I’m not a fool, and soon realized I was fighting a losing battle and wasting perfectly good alcohol at the same time. Damn this mortal coil. All my heroic efforts were for naught and after a brief soliloquy admitting defeat, I spent the rest of my short vacation playing Mortal Kombat: Shaolin Monks, and watching movies. That Korean movie “Old Boy” is seriously fucked up. Seriously. If that’s not a reason to see the movie, I don’t know what is.


Victor said...

Great, i been meaning to check that game out. Any good?
Next time your sick, go out for a run. (dont forget to take cell just in case) just run like you stole the virginity from the virgin mary!

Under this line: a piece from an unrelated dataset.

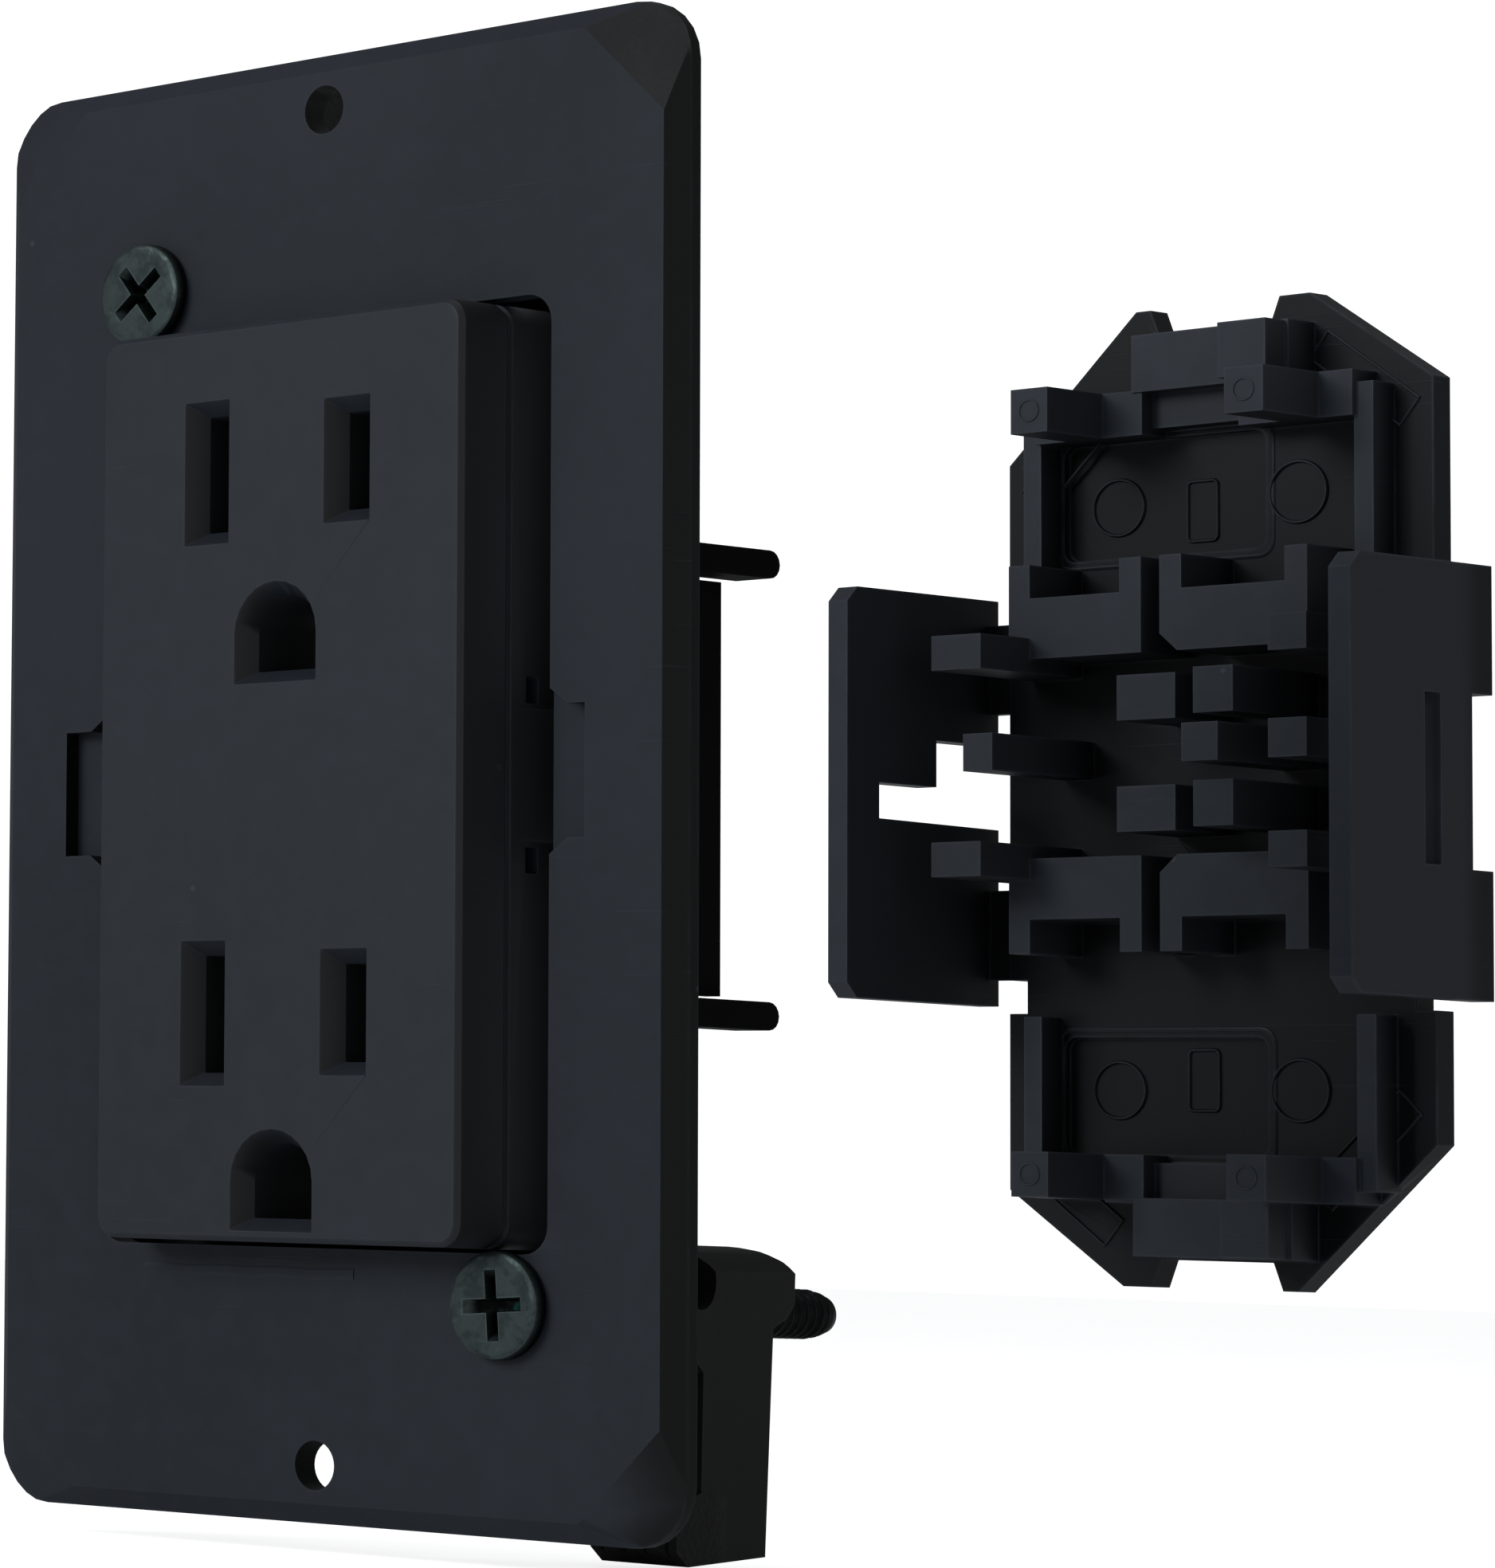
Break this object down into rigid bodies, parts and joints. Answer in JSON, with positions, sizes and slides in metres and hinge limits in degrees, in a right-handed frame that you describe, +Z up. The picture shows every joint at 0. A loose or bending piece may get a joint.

The rule is: If you can dodge a wrench you can dodge a ball... UOH no thats not it. If you cant run for more than 10 mins. Then just break out those smokes. Dont drown it, just smoke 'em.

badgerbob said...

Morb,get yourself a hooker, find a chemist, get pictures, and coerce him into transforming your whiskey into a mono-atomic , water soluble solution, with an advanced proprietay delivery system. You can hold the whisky under your tongue, still enjoy the flavor, but bypass the digestive system. It goes directly into the bloodstream. No puking required.
Or just enjoy the hooker, and give her your own water soluble solution, via the old standard delivery system.

morbid misanthrope said...

viczilla - The game kicks ass. You should definitely check it out.

I've always believed drinking and smoking could cure just about anything. Of course, when you're throwing up constantly for no good reason, doing either is pointless. Running is an interesting idea; I suppose I'll have to run backwards next time to keep the vomit off of myself. Just like when you have to piss while running. Don't ask me why I know that.

morbid misanthrope said...

badgerbob - Interesting solution, although I usually avoid hookers and the only "chemists" I know are actually just people making meth in their garages. I suppose I could give my college science professor a call, but she'd probably just tell me to create Bohr Models for elements scandium through ununbium.

If I would have had Old Pointy - my trusty antique syringe - I could have just mainlined the booze. Of all the fucking times to forget Old Pointy.

Victor said...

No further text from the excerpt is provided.